── MATERIAL SHOWN ──

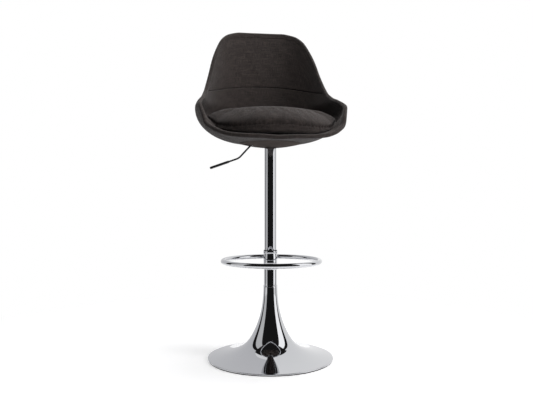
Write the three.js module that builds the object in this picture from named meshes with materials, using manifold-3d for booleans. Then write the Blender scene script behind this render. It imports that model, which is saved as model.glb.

───
── MATERIAL SHOWN ──

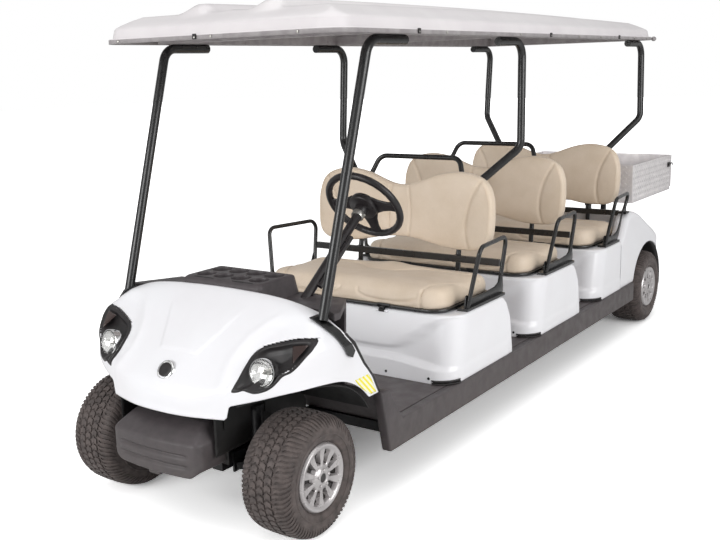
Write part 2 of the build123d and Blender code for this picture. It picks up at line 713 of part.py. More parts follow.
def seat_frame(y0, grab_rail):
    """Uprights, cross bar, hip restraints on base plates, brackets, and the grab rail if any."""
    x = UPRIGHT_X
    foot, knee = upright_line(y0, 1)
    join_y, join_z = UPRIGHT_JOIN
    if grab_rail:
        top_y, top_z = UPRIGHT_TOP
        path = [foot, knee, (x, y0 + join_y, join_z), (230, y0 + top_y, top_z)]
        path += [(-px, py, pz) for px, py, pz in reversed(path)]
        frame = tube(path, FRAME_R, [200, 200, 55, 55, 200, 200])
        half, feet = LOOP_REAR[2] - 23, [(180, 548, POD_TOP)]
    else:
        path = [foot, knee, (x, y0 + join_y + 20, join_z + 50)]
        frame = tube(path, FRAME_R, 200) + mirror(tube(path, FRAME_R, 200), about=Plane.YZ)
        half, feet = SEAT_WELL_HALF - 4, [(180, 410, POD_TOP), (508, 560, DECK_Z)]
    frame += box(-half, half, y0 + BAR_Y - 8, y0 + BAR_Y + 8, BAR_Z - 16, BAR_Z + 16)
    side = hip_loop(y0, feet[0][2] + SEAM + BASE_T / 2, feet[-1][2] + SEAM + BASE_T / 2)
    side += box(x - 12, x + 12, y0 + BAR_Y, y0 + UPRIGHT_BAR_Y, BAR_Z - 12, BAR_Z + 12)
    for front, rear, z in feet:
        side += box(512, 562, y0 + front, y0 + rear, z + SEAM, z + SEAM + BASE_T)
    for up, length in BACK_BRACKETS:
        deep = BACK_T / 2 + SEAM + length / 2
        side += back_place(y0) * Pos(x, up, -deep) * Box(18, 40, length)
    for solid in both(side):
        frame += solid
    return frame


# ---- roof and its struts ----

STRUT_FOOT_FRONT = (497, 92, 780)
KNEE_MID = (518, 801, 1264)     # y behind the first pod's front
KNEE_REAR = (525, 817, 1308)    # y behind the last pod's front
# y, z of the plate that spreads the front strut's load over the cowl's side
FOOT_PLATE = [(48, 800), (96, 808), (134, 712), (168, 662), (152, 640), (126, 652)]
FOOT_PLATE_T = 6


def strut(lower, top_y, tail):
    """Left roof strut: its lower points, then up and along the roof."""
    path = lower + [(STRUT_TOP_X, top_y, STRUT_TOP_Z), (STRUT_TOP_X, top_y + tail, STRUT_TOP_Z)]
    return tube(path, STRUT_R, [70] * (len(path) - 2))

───

TASK STATEMENT —
Quote nothing but the lines that run from the line containing "Write part 2" through the line containing "FOOT_PLATE_T = 6", keeping both of them word for word.

WORKED ANSWER —
Write part 2 of the build123d and Blender code for this picture. It picks up at line 713 of part.py. More parts follow.
def seat_frame(y0, grab_rail):
    """Uprights, cross bar, hip restraints on base plates, brackets, and the grab rail if any."""
    x = UPRIGHT_X
    foot, knee = upright_line(y0, 1)
    join_y, join_z = UPRIGHT_JOIN
    if grab_rail:
        top_y, top_z = UPRIGHT_TOP
        path = [foot, knee, (x, y0 + join_y, join_z), (230, y0 + top_y, top_z)]
        path += [(-px, py, pz) for px, py, pz in reversed(path)]
        frame = tube(path, FRAME_R, [200, 200, 55, 55, 200, 200])
        half, feet = LOOP_REAR[2] - 23, [(180, 548, POD_TOP)]
    else:
        path = [foot, knee, (x, y0 + join_y + 20, join_z + 50)]
        frame = tube(path, FRAME_R, 200) + mirror(tube(path, FRAME_R, 200), about=Plane.YZ)
        half, feet = SEAT_WELL_HALF - 4, [(180, 410, POD_TOP), (508, 560, DECK_Z)]
    frame += box(-half, half, y0 + BAR_Y - 8, y0 + BAR_Y + 8, BAR_Z - 16, BAR_Z + 16)
    side = hip_loop(y0, feet[0][2] + SEAM + BASE_T / 2, feet[-1][2] + SEAM + BASE_T / 2)
    side += box(x - 12, x + 12, y0 + BAR_Y, y0 + UPRIGHT_BAR_Y, BAR_Z - 12, BAR_Z + 12)
    for front, rear, z in feet:
        side += box(512, 562, y0 + front, y0 + rear, z + SEAM, z + SEAM + BASE_T)
    for up, length in BACK_BRACKETS:
        deep = BACK_T / 2 + SEAM + length / 2
        side += back_place(y0) * Pos(x, up, -deep) * Box(18, 40, length)
    for solid in both(side):
        frame += solid
    return frame


# ---- roof and its struts ----

STRUT_FOOT_FRONT = (497, 92, 780)
KNEE_MID = (518, 801, 1264)     # y behind the first pod's front
KNEE_REAR = (525, 817, 1308)    # y behind the last pod's front
# y, z of the plate that spreads the front strut's load over the cowl's side
FOOT_PLATE = [(48, 800), (96, 808), (134, 712), (168, 662), (152, 640), (126, 652)]
FOOT_PLATE_T = 6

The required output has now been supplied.